# TASK STATEMENT
Every line that contains "empty" counts once; give the total number of such lines, with no other words.

# RAW DATA
▶

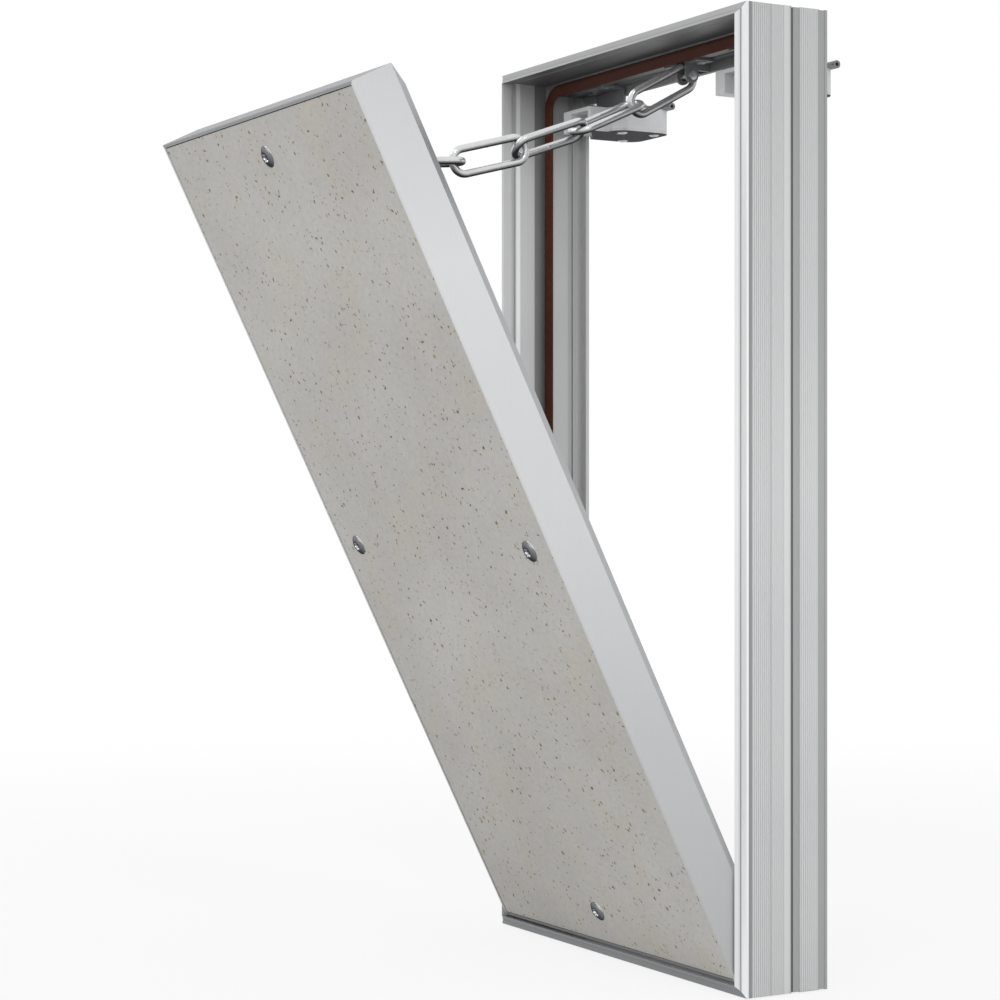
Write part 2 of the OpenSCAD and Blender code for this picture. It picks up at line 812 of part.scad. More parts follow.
module latch_housing() {
    room_y = plunger_in + plunger_len + plunger_travel + 0.9;
    difference() {
        translate([0, 0, housing_z]) linear_extrude(height = latch_h) latch_plan();
        // mouth with the plunger's room behind it
        translate([mouth_x, -4, latch_z - 1]) cube([mouth_w, 26, mouth_h + 1]);
        translate([mouth_x, 21, latch_z - 1])
            cube([rod_x + plunger_rod_d / 2 + 0.2 - mouth_x, room_y - 21, mouth_h + 1]);
        // bore of the plunger's rod
        translate([rod_x, 21, latch_z + 5])
            rotate([-90, 0, 0]) cylinder(r = plunger_rod_d / 2 + rod_play, h = 14.7);
        // seat of the catch's pin
        translate([catch_x, catch_y, latch_z + mouth_h - 0.3])
            cylinder(r = catch_pin_d / 2 + catch_play, h = 1.4);
        // holes of the cover's rivets and of the screws
        for (p = cover_rivets)
            translate([p[0], p[1], latch_z])
                cylinder(r = cover_rivet_d / 2 + hole_play, h = 6);
        for (p = top_screws)
            translate([p[0], p[1], sheet_z - 5])
                cylinder(r = small_screw_d / 2 + hole_play, h = 6);
    }
}

module latch_housing_left() {
    color("lightgray") at_latch(-1) latch_housing();
}

module latch_housing_right() {
    color("lightgray") at_latch(1) latch_housing();
}

// Steel cover below the latch; its front edge runs across at a slant
module latch_cover() {
    far = latch_len + 1;
    difference() {
        translate([0, 0, latch_z])
            linear_extrude(height = plate_t)
                intersection() {
                    latch_plan();
                    polygon([[neck_right + 0.2, 0.4], [body_right + 1, 0.4], [body_right + 1, far],
                        [-latch_left - 1, far], [-latch_left - 1, 15.6], [-16.2, 13.5]]);
                }
        for (p = cover_rivets)
            translate([p[0], p[1], latch_z - 1])
                cylinder(r = cover_rivet_d / 2 + hole_play, h = 6);
        translate([catch_x, catch_y, latch_z - 1])
            cylinder(r = catch_pin_d / 2 + catch_play, h = 4);
    }
}

module latch_cover_left() {
    color("gray") at_latch(-1) latch_cover();
}

module latch_cover_right() {
    color("gray") at_latch(1) latch_cover();
}

module latch_rivets() {
    color("silver")
        for (s = [-1, 1], p = cover_rivets)
            at_latch(s)
                translate([p[0], p[1], latch_z]) {
                    cylinder(r = cover_rivet_d / 2, h = cover_rivet_len);
                    translate([0, 0, -cover_head_t])
                        difference() {
                            cylinder(r = cover_head_d / 2, h = cover_head_t);
                            translate([0, 0, -1]) cylinder(r = cover_rivet_d / 4, h = 1.4);
                        }
                }
}

// Folded bracket that hangs the latch from the ceiling; its rolled tongue stands out behind
module latch_bracket() {
    lip_y = frame_d - rear_lip_t - 0.1 - latch_front;
    tip = latch_len - tongue_in;
    back = tip - tongue_len;
    right = body_right - 0.7;
    tongue_right = tongue_w - tongue_left;
    difference() {
        union() {
            translate([0, 0, sheet_z])
                linear_extrude(height = plate_t)
                    polygon([[3.4 - latch_left, 1.7], [-0.7, 1.7], [-0.7, 16], [right, 19],
                        [right, back - 4], [tongue_right, back], [tongue_right, tip],
                        [-tongue_left, tip], [-tongue_left, back], [1.1 - latch_left, back - 6],
                        [1.1 - latch_left, 8], [3.4 - latch_left, 6]]);
            translate([-tongue_left, tip, sheet_z + roll_r])
                rotate([0, 90, 0]) cylinder(r = roll_r, h = tongue_w);
            translate([-bracket_half, lip_y - plate_t, sheet_z])
                cube([2 * bracket_half, plate_t, ceiling_z - sheet_z]);
            translate([-bracket_half, 1, ceiling_z - plate_t])
                cube([2 * bracket_half, lip_y - 1, plate_t]);
        }
        for (t = [-1, 1])
            translate([t * bracket_rivet_x, bracket_rivet_y, ceiling_z - 3])
                cylinder(r = rivet_d / 2 + hole_play, h = 5);
        for (p = top_screws)
            translate([p[0], p[1], sheet_z - 1])
                cylinder(r = small_screw_d / 2 + 0.1, h = 4);
        // inside of the roll
        translate([-tongue_left - 1, tip, sheet_z + roll_r])
            rotate([0, 90, 0]) cylinder(r = roll_r - roll_t, h = tongue_w + 2);
    }
}

module latch_bracket_left() {
    color("lightgray") at_latch(-1) latch_bracket();
}

module latch_bracket_right() {
    color("lightgray") at_latch(1) latch_bracket();
}

module latch_screws() {
    color("silver")
        for (s = [-1, 1], p = top_screws)
            at_latch(s) translate([p[0], p[1], sheet_z + plate_t]) small_screw(small_screw_len);
}

// Sprung plunger that the striker pushes back
module latch_plunger() {
    translate([mouth_x + 0.5, plunger_in, housing_z + 0.3])
        difference() {
            cube([mouth_w - 6.6, plunger_len, mouth_h - plate_t - 0.8]);
            translate([4.5, -1.2, 3.8]) sphere(r = 2.4);
        }
    translate([rod_x, plunger_in + plunger_len - 0.4, latch_z + 5])
        rotate([-90, 0, 0]) cylinder(r = plunger_rod_d / 2, h = 10);
}

module latch_plunger_left() {
    color("white") at_latch(-1) latch_plunger();
}

module latch_plunger_right() {
    color("white") at_latch(1) latch_plunger();
}

// Hooked catch on an upright pin, drawn back as it is with the leaf open
module latch_catch() {
    z = housing_z + 0.7;
    h = mouth_h - plate_t - 1.4;
    w = catch_waist;
    n = catch_len;
    translate([catch_x, catch_y, 0]) {
        translate([0, 0, z])
            linear_extrude(height = h)
                union() {
                    polygon([[-0.9, -n], [-w, 1 - n], [-w, 2.2 - n], [-0.9, 2.7 - n],
                        [-0.9, -4], [-1.6, 0], [1.6, 0], [1.6, 2.3 - n], [1.2, -n]]);
                    circle(r = 1.6);
                }
        translate([0, 0, latch_z + 0.1])
            cylinder(r = catch_pin_d / 2, h = mouth_h + 0.7);
    }
}

module latch_catch_left() {
    color("dimgray") at_latch(-1) latch_catch();
}

module latch_catch_right() {
    color("dimgray") at_latch(1) latch_catch();
}

top_rail();
bottom_rail();
left_jamb();
right_jamb();
frame_corner_keys();
gasket();
pivot_pins();
leaf_top_profile();
leaf_bottom_profile();
leaf_left_profile();
leaf_right_profile();
leaf_corner_keys();
facing_board();
board_screws();
strikers();
leaf_bail();
bail_screws();
chain_link_1();
chain_link_2();
chain_link_3();
chain_link_4();
chain_link_5();
chain_hanger();
hanger_bar();
hanger_rivets();
latch_housing_left();
latch_housing_right();
latch_cover_left();
latch_cover_right();
latch_rivets();
latch_bracket_left();
latch_bracket_right();
bracket_rivets();
latch_screws();
latch_plunger_left();
latch_plunger_right();
latch_catch_left();
latch_catch_right();
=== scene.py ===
"""Tile access panel: frame, tilting leaf, chain and two push latches, dressed for rendering.

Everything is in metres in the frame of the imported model: X along the width, +Y into the wall,
+Z up.
"""
import json
import math

import bpy
import numpy as np
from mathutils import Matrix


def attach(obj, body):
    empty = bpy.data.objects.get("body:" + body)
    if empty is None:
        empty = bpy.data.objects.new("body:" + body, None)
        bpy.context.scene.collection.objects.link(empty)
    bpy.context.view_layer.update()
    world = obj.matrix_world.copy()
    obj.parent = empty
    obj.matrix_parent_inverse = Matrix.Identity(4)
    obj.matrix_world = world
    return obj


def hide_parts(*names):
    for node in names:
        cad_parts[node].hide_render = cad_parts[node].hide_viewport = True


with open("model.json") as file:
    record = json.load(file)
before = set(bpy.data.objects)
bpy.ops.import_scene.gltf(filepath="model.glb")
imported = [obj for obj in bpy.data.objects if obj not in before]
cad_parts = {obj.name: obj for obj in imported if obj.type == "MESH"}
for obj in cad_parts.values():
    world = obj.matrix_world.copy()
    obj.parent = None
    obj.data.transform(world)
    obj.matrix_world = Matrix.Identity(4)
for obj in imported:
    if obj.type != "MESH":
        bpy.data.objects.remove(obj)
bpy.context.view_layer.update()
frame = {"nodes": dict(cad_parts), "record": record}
scene = bpy.context.scene

# Camera
# The photograph's own viewpoint: level, at half the panel's height, from the right of its front.
# The lens and the small shift give the photograph's framing.
eye = (0.904446, -0.583934, 0.200223)
eye_turn = math.radians(60.743)
lens = bpy.data.cameras.new("camera")
lens.sensor_width = 36.0
lens.lens = 87.817
lens.shift_y = -0.0009
lens.clip_start = 0.01
lens.clip_end = 50.0
camera = bpy.data.objects.new("camera", lens)
camera.location = eye
camera.rotation_euler = (math.radians(90), 0.0, eye_turn)
scene.collection.objects.link(camera)
scene.camera = camera
scene.view_settings.view_transform = "Standard"

# Studio walls
# A plain pale studio. The camera, the metal's reflections and anything clear see it white; as a
# light it is a little stronger from above, in front and on the right.
wall_level = 0.66
wall_light_from = (0.26, -0.2, 0.3)
wall_white = (1, 1, 1, 1)
wall_light_colour = (0.985, 0.99, 1.0, 1)
world = bpy.data.worlds.new("studio_walls")
scene.world = world
world.use_nodes = True
walls = world.node_tree
walls.nodes.clear()
wall_out = walls.nodes.new("ShaderNodeOutputWorld")
wall_mix = walls.nodes.new("ShaderNodeMixShader")
wall_seen = walls.nodes.new("ShaderNodeBackground")
wall_seen.inputs["Color"].default_value = wall_white
wall_seen.inputs["Strength"].default_value = 1.0
wall_light = walls.nodes.new("ShaderNodeBackground")
wall_light.inputs["Color"].default_value = wall_light_colour
wall_way = walls.nodes.new("ShaderNodeTexCoord")
wall_dot = walls.nodes.new("ShaderNodeVectorMath")
wall_dot.operation = "DOT_PRODUCT"
wall_dot.inputs[1].default_value = wall_light_from
walls.links.new(wall_way.outputs["Generated"], wall_dot.inputs[0])
wall_add = walls.nodes.new("ShaderNodeMath")
wall_add.inputs[1].default_value = wall_level
walls.links.new(wall_dot.outputs["Value"], wall_add.inputs[0])
walls.links.new(wall_add.outputs[0], wall_light.inputs["Strength"])


def seen_rays(t):
    """1 for rays of the camera, of reflections and through clear matter, 0 for the rest: the
    largest of the three outputs of Light Path."""
    path = t.nodes.new("ShaderNodeLightPath")
    value = path.outputs["Is Camera Ray"]
    for other in ("Is Glossy Ray", "Is Transmission Ray"):
        larger = t.nodes.new("ShaderNodeMath")
        larger.operation = "MAXIMUM"
        t.links.new(value, larger.inputs[0])
        t.links.new(path.outputs[other], larger.inputs[1])
        value = larger.outputs[0]
    return value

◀

# EXERCISE RESPONSE
5